A new temperature evolution equation that enforces thermodynamic vapour-liquid equilibrium in multiphase flows -- application to CO2 modeling
Pardeep Kumar, Benjamin Sanderse, Patricio I. Rosen Esquivel, R. A. W. M. Henkes
TL;DR
The paper develops a framework to model CO$_2$ depressurization by coupling the Hyperbolic Homogeneous Equilibrium Model (HEM) with UV-Flash thermodynamics under Span-Wagner EOS. It introduces two reduced VLE strategies: Reduced-VLE-Algebraic, which collapses the four VLE equations to a single algebraic one using saturation data, and Reduced-VLE-ODE, which differentiates the reduced equation to yield a temperature-evolution ODE for explicit time integration. These approaches are demonstrated on tank and pipeline depressurization problems, achieving substantial computational speedups with acceptable accuracy and highlighting energy-conservation trade-offs in the ODE variant.
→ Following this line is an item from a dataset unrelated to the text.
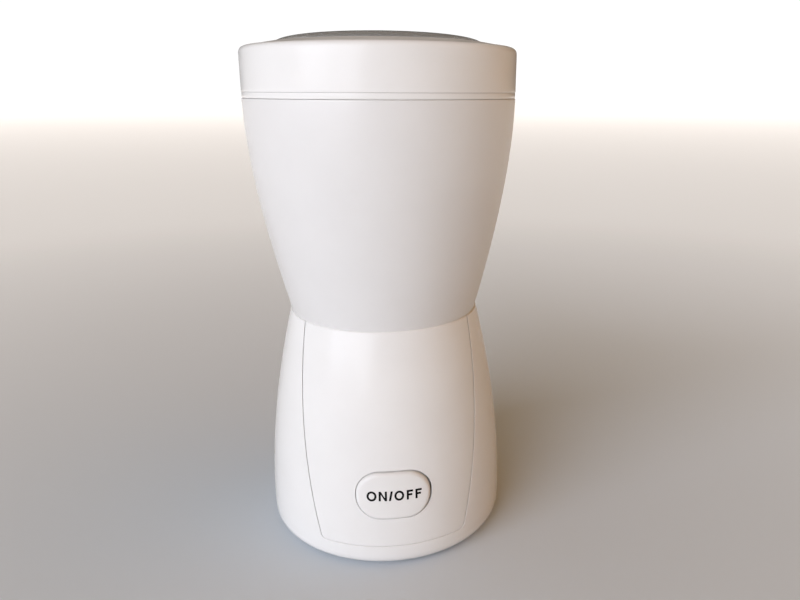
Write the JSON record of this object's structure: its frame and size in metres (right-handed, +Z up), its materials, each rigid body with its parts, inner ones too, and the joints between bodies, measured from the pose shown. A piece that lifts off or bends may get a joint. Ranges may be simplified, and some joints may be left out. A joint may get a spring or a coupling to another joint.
{
  "type": "electric spice grinder",
  "caption": "Waisted white electric spice grinder: lift-off lid with smoke window, steel bowl and blade, motor base with a push button.",
  "frame": {"origin": "on the resting surface under the shaft's axis, the centre of the overall box's base", "axes": "+Z up along the shaft, -Y out of the front panel and its button, +X to the right as seen from the front"},
  "size_m": [0.096, 0.096, 0.1855],
  "materials": {
    "gloss_white": "gloss",
    "satin_white": "satin",
    "inner_white": "matte",
    "black_plastic": "matte",
    "red_plastic": "satin",
    "smoke_window": "gloss",
    "rubber": "matte",
    "silicone": "satin",
    "polished_steel": "polished",
    "steel": "satin",
    "lamination": "satin",
    "copper": "satin",
    "brass": "satin",
    "carbon": "matte",
    "wire_sleeve": "satin",
    "ceramic_tube": "matte"
  },
  "bodies": {
    "root": {"base_casing": "gloss_white", "front_panel": "gloss_white", "base_plate": "inner_white", "rubber_feet": "rubber", "base_screws": "steel", "cable_gland": "rubber", "upper_casing": "satin_white", "bowl_ring": "gloss_white", "grinding_bowl": "polished_steel", "bowl_gasket": "rubber", "shaft_seal": "rubber", "stator_core": "lamination", "field_coils": "copper", "upper_bracket": "steel", "lower_bracket": "steel", "upper_bearing": "brass", "lower_bearing": "brass", "brush_holders": "brass", "carbon_brushes": "carbon", "brush_springs": "steel", "motor_screws": "steel", "motor_mounts": "rubber", "power_switch": "black_plastic", "switch_terminals": "brass", "switch_bracket": "inner_white", "switch_screws": "steel", "button_spring": "steel", "interlock_switch": "black_plastic", "interlock_bracket": "inner_white", "interlock_spring": "steel", "terminal_block": "inner_white", "thermal_fuse": "ceramic_tube", "wiring": "wire_sleeve"},
    "lid": {"lid_shell": "gloss_white", "lid_window": "smoke_window", "lid_seal": "silicone"},
    "button": {"power_button": "gloss_white"},
    "plunger": {"switch_plunger": "red_plastic"},
    "rotor": {"motor_shaft": "steel", "rotor_core": "lamination", "rotor_windings": "copper", "commutator": "copper", "shaft_washers": "black_plastic", "cooling_fan": "inner_white", "blade_hub": "black_plastic", "blade": "polished_steel", "blade_nut": "steel"},
    "pin": {"interlock_pin": "red_plastic"}
  },
  "joints": [
    {"name": "lid_lift", "type": "slide", "parent": "root", "child": "lid", "axis": [0, 0, 1], "range_m": [0, 0.04]},
    {"name": "button_press", "type": "slide", "parent": "root", "child": "button", "axis": [0, 1, 0], "range_m": [0, 0.002], "stiffness_N_per_m": 400, "springref_m": -0.003, "deforming": ["button_spring"]},
    {"name": "plunger_press", "type": "slide", "parent": "root", "child": "plunger", "axis": [0, 1, 0], "range_m": [0, 0.002]},
    {"name": "rotor_spin", "type": "hinge", "parent": "root", "child": "rotor", "pos_m": [0, 0, 0.05], "axis": [0, 0, 1], "continuous": true},
    {"name": "pin_rise", "type": "slide", "parent": "root", "child": "pin", "axis": [0, 0, 1], "range_m": [0, 0.003], "deforming": ["interlock_spring"]}
  ],
  "couplings": [
    {"joint": "plunger_press", "follows": "button_press", "ratio": 1},
    {"joint": "pin_rise", "follows": "lid_lift", "ratio": 0.075}
  ]
}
The results validate the methods against Hammer benchmarks and reveal the potential for efficient CO$_2$ transport simulations, while outlining avenues for extension to multi-component systems and improved time integration.
Abstract
This work presents a novel framework for numerically simulating the depressurization of tanks and pipelines containing carbon dioxide (CO2). The framework focuses on efficient solution strategies for the coupled system of fluid flow equations and thermodynamic constraints. A key contribution lies in proposing a new set of equations for phase equilibrium calculations which simplifies the traditional vapor-liquid equilibrium (VLE) calculations for two-phase CO2 mixtures. The first major novelty resides in the reduction of the conventional four-equation VLE system to a single equation, enabling efficient solution using a non-linear solver. This significantly reduces computational cost compared to traditional methods. Furthermore, a second novelty is introduced by deriving an ordinary differential equation (ODE) directly from the UV-Flash equation. This ODE can be integrated alongside the governing fluid flow equations, offering a computationally efficient approach for simulating depressurization processes.